As part of its commitment to increase responsiveness while operating efficiently, BNSF also recently deployed:

  • The self-service capabilities of Identity Manager for setting and resetting passwords
  • The integrated voice response (IVR) capabilities of Identity Manager to provide stronger and more convenient user authentication methods for password resets
  • Identity Manager Smart Forms, which provides a dynamic, intuitive Web interface for business-level users to initiate complex provisioning activities themselves, saving time and reducing chance for error.

Looking ahead, BNSF expects that Identity Manager will play a critical part in accommodating a growing demand for system access by external users.

“In the next two to three years, we might double or triple the number of external accounts we have now,” Perry says. “It could be up to 40,000 more―in addition to the 40,000 internal users we already have.”

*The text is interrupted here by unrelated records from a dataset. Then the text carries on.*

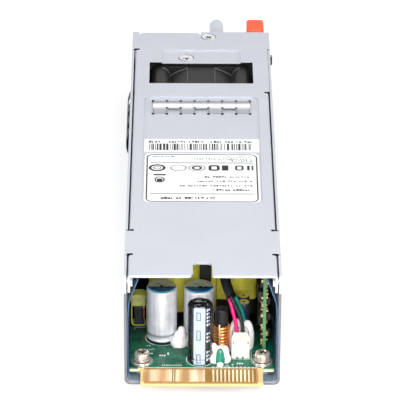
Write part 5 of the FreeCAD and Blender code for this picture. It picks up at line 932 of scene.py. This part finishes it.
padPrint = {"color": (196, 198, 198), "lift": 0.015, "screws": [(-19.45, -86.2), (19.45, -86.2)],
            "screwRing": (3.45, 0.5), "padRing": (0.42, 0.34, 16),
            "pads": [(-16.0, -78.6), (-8.8, -77.4), (3.6, -81.2), (16.9, -86.0), (17.3, -79.6),
                     (8.0, -88.9)]}
boardTop = place("main_board")[1].z
canPlaces = [(-13.1, -71.0, 4.95), (-1.0, -71.0, 4.95), (-0.7, -85.15, 4.05)]  # x, y, radius


def makeSilkscreen():
    s = boardPrint
    shapes = [bar(*s["edgeBar"])] + stroke(s["corner"], s["cornerLine"])
    shapes += stroke(bar(*s["square"][:4]), s["square"][4], True)
    for x, y, radius, width in s["rings"] + [(x, y, r + s["canGap"], s["canLine"]) for x, y, r in canPlaces]:
        shapes += ring(x, y, radius, width)
    for x, y, count, high in s["blocks"]:
        lefts = [x + k * s["blockPitch"] for k in range(count)]
        shapes += [bar(left, y, left + s["blockWidth"], y + high) for left in lefts]
    (start, stop), (low, high) = s["tick"], s["tickRun"]
    for k in range(s["ticks"]):
        x = s["firstTick"] + s["tickPitch"] * k
        shapes += [bar(x - stop, low, x - start, high), bar(x + start, low, x + stop, high)]
    flatPrint("boardSilkscreen", shapes, boardTop + s["lift"], printInk("silkInk", s["color"], 0.6))


def makePads():
    # tinned rings round the screws and through-hole pads beside parts
    s = padPrint
    shapes = []
    for x, y in s["screws"]:
        shapes += ring(x, y, *s["screwRing"])
    for x, y in s["pads"]:
        shapes += ring(x, y, *s["padRing"])
    flatPrint("boardPads", shapes, boardTop + s["lift"], platedSteel("tinPad", s["color"], 0.35))


print("printing the board")
makeSilkscreen()
makePads()


# Can tops, the sleeve print of the front capacitor and the plug's lines

canTop = {
    "inks": {"canKhaki": (168, 166, 144), "canBlue": (0, 66, 112), "canCyan": (90, 204, 244),
             "canTeal": (40, 112, 126), "canDot": (36, 20, 22), "smallTop": (196, 178, 84)},
    "margin": 0.3, "chord": 0.05, "bulge": 0.24, "rimShare": 0.8, "rimWidth": 0.8, "rimMargin": 0.05,
    "lifts": (0.03, 0.05, 0.07, 0.09), "mark": (0.55, 0.75), "dots": [(-0.1, -0.05), (0.4, -0.45)],
    "dotRadius": 0.7,
    "marks": [(-1.9, 1.0), (-1.1, 1.3), (-0.5, 0.8), (1.0, 0.6), (-2.3, -0.9), (-1.5, -1.0), (1.9, -0.4),
              (-0.7, -1.1)],
    "small": [(13.5, -71.6), (13.5, -67.3)], "smallHeight": 13.8, "smallRadius": 1.75, "smallDot": 0.5,
    "smallLifts": (0.03, 0.06),
}


def makeCanTops():
    s = canTop
    inks = {name: topInk(name, color) for name, color in s["inks"].items()}
    top = place("output_capacitors")[1].z
    half = math.degrees(math.acos(s["chord"]))
    for number, (x, y, radius) in enumerate(canPlaces[:2], start=1):
        inner = radius - s["margin"]

        def front(y, radius, share):
            # the front of a circle, from left to right
            return arc(x, y, radius, None, 24, -90 - half * share, 2 * half * share)

        chord = [(x + inner * t / 8, y - inner * (s["chord"] + s["bulge"] * (1 - (t / 8) ** 2)))
                 for t in range(-8, 9)]
        rim = front(y, inner, s["rimShare"])
        thin = front(y + s["rimWidth"], inner - s["rimMargin"], s["rimShare"])
        marks = [bar(x + dx, y + dy, x + dx + s["mark"][0], y + dy + s["mark"][1]) for dx, dy in s["marks"]]
        dx, dy = s["dots"][number - 1]
        for name, shapes, layer, ink in (
                ("canTop", [arc(x, y, inner)], 0, "canKhaki"),
                ("canBand", [front(y, inner, 1) + chord[::-1]], 1, "canBlue"),
                ("canRim", [rim + thin[::-1]], 2, "canCyan"), ("canMarks", marks, 2, "canTeal"),
                ("canDot", [arc(x + dx, y + dy, s["dotRadius"], steps=16)], 3, "canDot")):
            flatPrint("%s%d" % (name, number), shapes, top + s["lifts"][layer], inks[ink])
    low = boardTop + s["smallHeight"]
    for number, (x, y) in enumerate(s["small"], start=1):
        flatPrint("smallTop%d" % number, [arc(x, y, s["smallRadius"], steps=24)], low + s["smallLifts"][0],
                  inks["smallTop"])
        flatPrint("smallDot%d" % number, [arc(x, y, s["smallDot"], steps=14)], low + s["smallLifts"][1],
                  inks["canDot"])


# angles in degrees, heights in millimetres
sleevePrint = {"mark": (74, 82, 102), "word": (196, 204, 220), "box": (-107.0, -88.0),
               "boxes": [(6.0, 3.3), (14.4, 3.7), (21.7, 3.0)], "line": 0.26, "parts": 5, "lift": 0.06,
               "words": [(6.6, 3), (13.4, 3), (19.4, 5)], "wordPitch": 1.35, "wordHeight": 0.85,
               "wordRun": (-60.0, -52.0), "unitRun": (-49.0, -41.0), "unitShort": 3, "unit": (0.2, 0.7)}


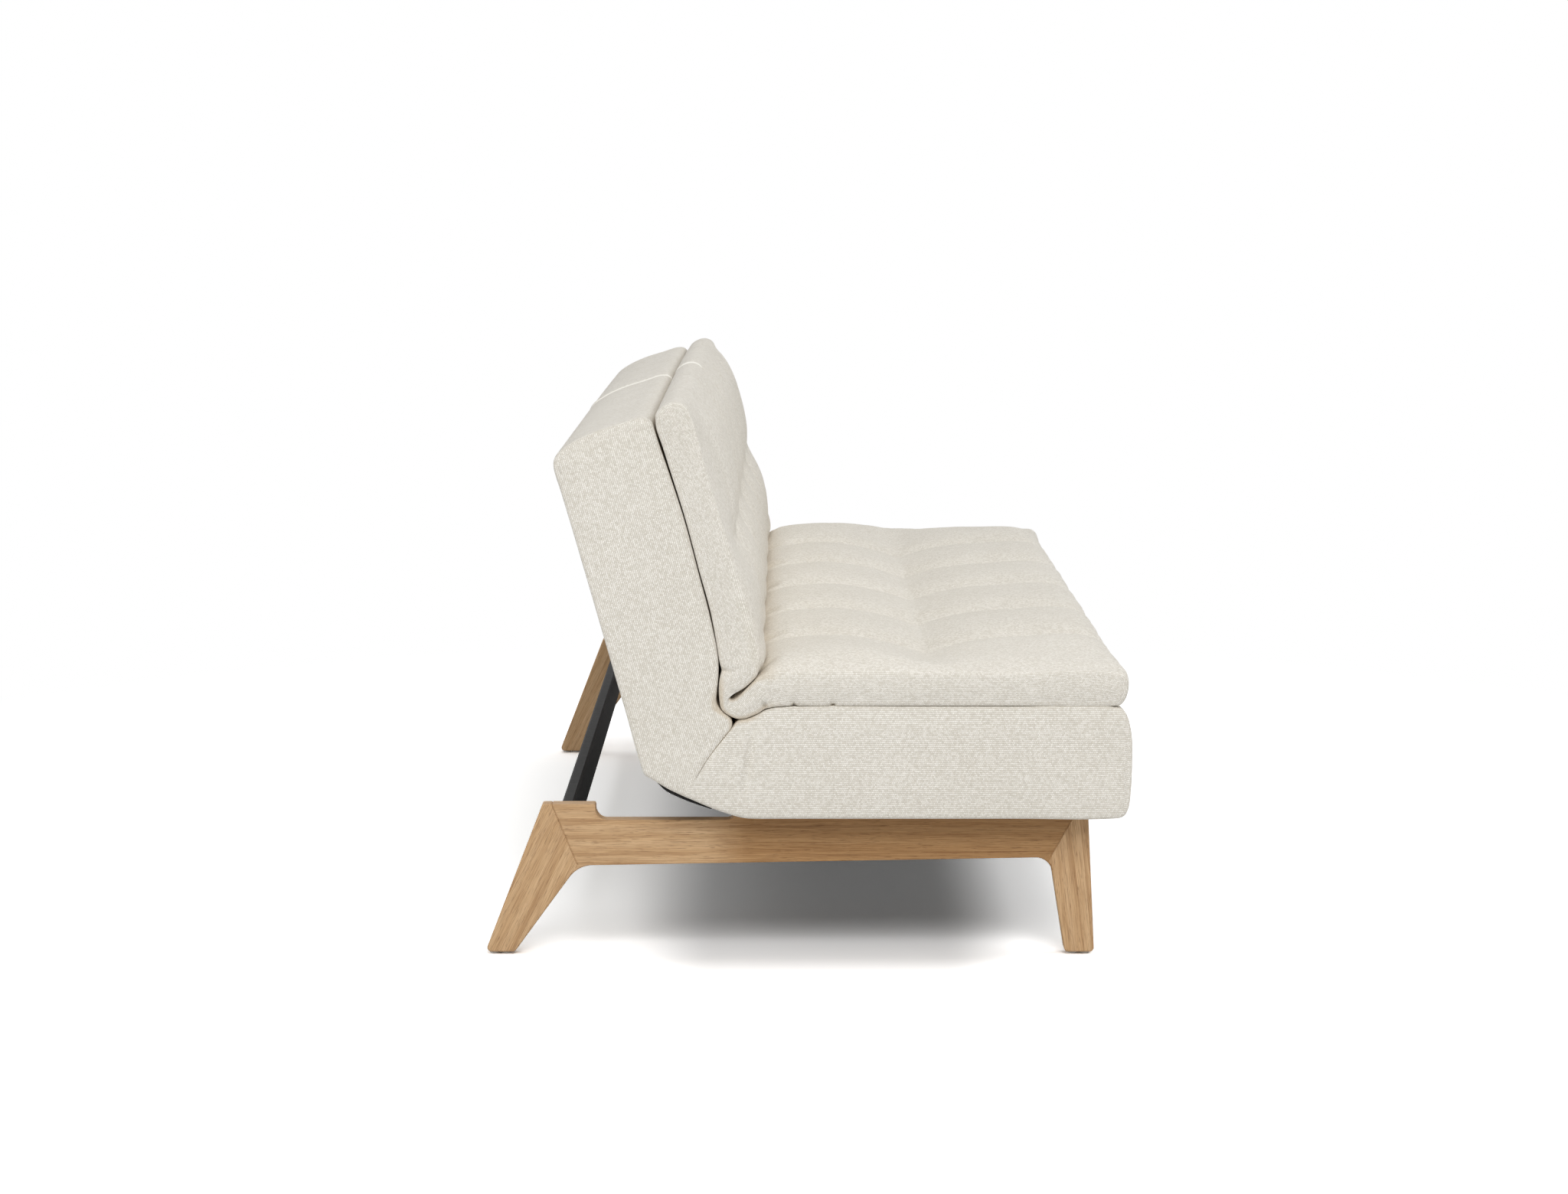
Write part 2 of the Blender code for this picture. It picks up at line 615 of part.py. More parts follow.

As more external users are granted access, Perry expects to take advantage of the delegated administration capability provided by Identity Manager, giving partners and customers the ability to use the Web to manage their own users’ accounts.

Finally, Perry expects that enabling more external users to securely access BNSF’s systems will ultimately play an important part in creating new business opportunities for the railroad. “Traditionally, 80 percent of our business came from 20 percent of our customers,” he says. “But as the amount of access through the Web mushrooms, that can change. We'll see more opportunities in other spaces if we can manage the data and the relationships effectively. And Identity Manager will be an important part of that.”